Basics
of Fundamental Analysis
Currencies
are constantly affected by the economic situation of their countries as
well as
the supply and the demand on these currencies. The fundamental analysis
depends
on the trader in keeping up to date on major news, reports, and
political and
financial events that has a significant impact on related currency.A trader needs to understand a great deal of the world economies and trends to be able to interpret news right and trade accordingly. When it comes to forex news trading, it is of utmost importance to keep track of major news and events, as it can save the trader losses or generate profits according to his technical analysis.
A good example of profitable fundamental analysis is how some successful traders forecast the drastic decline of the euro when the news of Greece’s debt crisis broke out. As a result, they went short on euro-based pairs and made fortunes.

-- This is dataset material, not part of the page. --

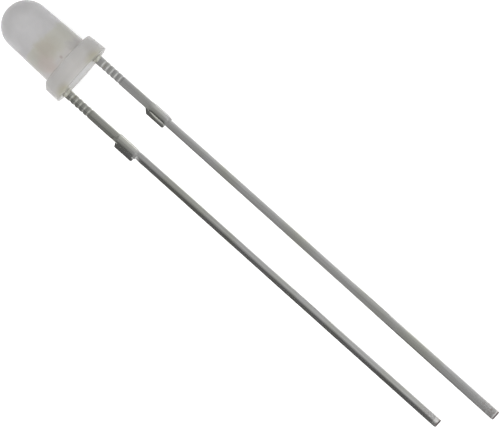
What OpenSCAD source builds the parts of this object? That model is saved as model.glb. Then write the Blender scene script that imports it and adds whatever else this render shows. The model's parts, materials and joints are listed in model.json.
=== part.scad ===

A good example of successful fundamental trading is when George Soros invested $10 billion going short on GPB/DEM (Great Britain Pound vs. Deutsche Mark). He placed those short positions after concluding from several news releases that the British weak economy and high unemployment rates would not allow it to remain a part of the Exchange Rate Mechanism (ERM). The ERM was a system that gave each member’s currency a central exchange rate against a basket of currencies but required them to maintain their exchange rates within a 2.25 percent fluctuation band above or below each bilateral central rate.
Looking at the financial news, it was clear that the UK’s involvement at ERM was rather unsuccessful. Moreover, the demand for GPB kept increasing.
On 16 September 1992, Chancellor Norman Lamont announced Britain would leave the ERM and that rates would return to their initial level of 10 percent. That day was historically marked by British bankers as the Black Wednesday.